Disney plans to position "Apocalypto" as a riveting action adventure, opening the movie on more than 2,000 screens. Its publicity materials, trailer and TV spots play up the film as a visceral, "heart-stopping" story of a man who makes a daring escape from a world on the brink of destruction to save himself, his pregnant wife and their child.
Despite Gibson's DUI arrest, Disney still is treating him as an important selling point: Gibson narrated many of the TV and radio spots, which started airing this week as part of an aggressive ad buy.

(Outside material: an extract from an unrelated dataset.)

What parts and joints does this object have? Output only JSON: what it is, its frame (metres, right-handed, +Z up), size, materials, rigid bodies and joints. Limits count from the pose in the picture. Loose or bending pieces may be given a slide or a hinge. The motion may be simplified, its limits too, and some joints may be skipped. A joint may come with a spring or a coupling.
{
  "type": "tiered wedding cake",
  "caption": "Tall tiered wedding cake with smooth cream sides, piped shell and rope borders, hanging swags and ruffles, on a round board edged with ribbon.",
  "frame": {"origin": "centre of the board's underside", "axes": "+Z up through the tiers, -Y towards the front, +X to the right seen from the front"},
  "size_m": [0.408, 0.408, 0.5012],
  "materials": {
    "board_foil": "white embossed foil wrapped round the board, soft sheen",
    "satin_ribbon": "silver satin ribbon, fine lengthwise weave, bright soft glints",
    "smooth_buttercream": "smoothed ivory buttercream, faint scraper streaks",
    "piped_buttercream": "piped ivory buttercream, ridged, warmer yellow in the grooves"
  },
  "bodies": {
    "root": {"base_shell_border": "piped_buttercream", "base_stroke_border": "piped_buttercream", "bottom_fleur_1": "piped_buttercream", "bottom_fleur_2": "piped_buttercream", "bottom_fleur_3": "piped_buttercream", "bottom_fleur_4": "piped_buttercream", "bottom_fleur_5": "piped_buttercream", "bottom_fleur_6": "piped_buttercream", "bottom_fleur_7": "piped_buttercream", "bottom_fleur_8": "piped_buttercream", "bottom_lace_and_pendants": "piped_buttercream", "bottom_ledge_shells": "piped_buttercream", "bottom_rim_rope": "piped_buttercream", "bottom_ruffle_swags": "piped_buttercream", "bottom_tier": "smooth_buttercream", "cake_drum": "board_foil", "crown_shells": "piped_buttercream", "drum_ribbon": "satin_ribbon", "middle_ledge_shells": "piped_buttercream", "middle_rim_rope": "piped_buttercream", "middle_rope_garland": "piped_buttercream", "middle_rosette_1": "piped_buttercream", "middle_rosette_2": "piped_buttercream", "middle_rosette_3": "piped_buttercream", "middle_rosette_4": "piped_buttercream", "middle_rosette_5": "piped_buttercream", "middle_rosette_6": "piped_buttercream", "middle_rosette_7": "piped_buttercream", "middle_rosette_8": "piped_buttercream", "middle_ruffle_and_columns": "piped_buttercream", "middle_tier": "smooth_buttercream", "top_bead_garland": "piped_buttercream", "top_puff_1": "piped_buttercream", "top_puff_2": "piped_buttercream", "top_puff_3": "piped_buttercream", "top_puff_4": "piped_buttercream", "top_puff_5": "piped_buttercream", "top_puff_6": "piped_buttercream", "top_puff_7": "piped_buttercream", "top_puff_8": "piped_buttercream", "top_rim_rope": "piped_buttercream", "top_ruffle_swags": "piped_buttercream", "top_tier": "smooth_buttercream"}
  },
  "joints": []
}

Gibson, 50, was arrested July 28. He was reported to have made a number of profane and anti-Semitic remarks to officers. As part of a plea agreement, Gibson agreed to attend Alcoholics Anonymous meetings, appear in public service announcements and pay $1,300 in fines.
In the days after Gibson's arrest, Cook called Gibson and his publicist, Alan Nierob, to assure them that Disney still supported the film and would release it as planned.
Last month, Nierob launched Gibson's public comeback by arranging a two-part taped interview with Sawyer on ABC's "Good Morning America." Gibson apologized for his anti-Semitic remarks, said he was ashamed and acknowledged his long struggle with alcohol.
Heading off media frenzy
Nierob and Disney are hoping Gibson's public mea culpa will blunt any new media frenzy that could be reignited by the attention Gibson will undoubtedly get with the release of the movie.
"We're not running from anything," Nierob said. "We've already addressed his DUI arrest publicly."
Nierob has kept a tight hold on his client's promotional activities and has been working closely with Cook and his team to carefully craft a publicity and marketing strategy to focus media attention on the film.
"We're marketing it in a straight-ahead manner and focusing 100 percent on the movie itself," Cook said. "Obviously, it's an unbelievable cinematic achievement and we're dealing with the talent of Mel Gibson the filmmaker."
As part of its effort, Disney will begin aggressively showing the film to exhibitors, college students, critics and other opinion-makers as soon as Gibson delivers his final print.
Disney's financial risk is limited because Gibson financed the $50 million movie through his film company Icon Productions.
The studio is on the hook for at least $25 million in marketing expenses, which it is able to recoup before Gibson's company receives any box-office dollars. Icon will pay the studio a distribution fee based on a percentage of the film's ticket sales in the United States and Canada.
Disney made the deal to market and distribute "Apocalypto" in July 2005. Cook was among a group of top studio executives invited by Gibson and his producing partner, Bruce Davey, to read the translated script. Gibson, a superstar actor from films such as "Lethal Weapon" as well as Disney's "Signs" and "Ransom," by then had proved himself an accomplished director with "The Passion of the Christ" and the Oscar-winning "Braveheart."
"Apocalypto" will face steep competition on the Dec. 8 weekend, opening against two other adult-oriented movies, the Warner Bros. drama "Blood Diamond," starring Leonardo DiCaprio, and Sony Pictures' romantic comedy "The Holiday," featuring Cameron Diaz and Jack Black.
"Adult audiences will be torn in different directions," said Paul Dergarabedian, president of the box-office tracking firm Exhibitor Relations Co. "And people are going to have to decide if they can separate the movie from the man. If the buzz is strong enough, they'll go. Disney is going to have to rely on great reviews and great word of mouth."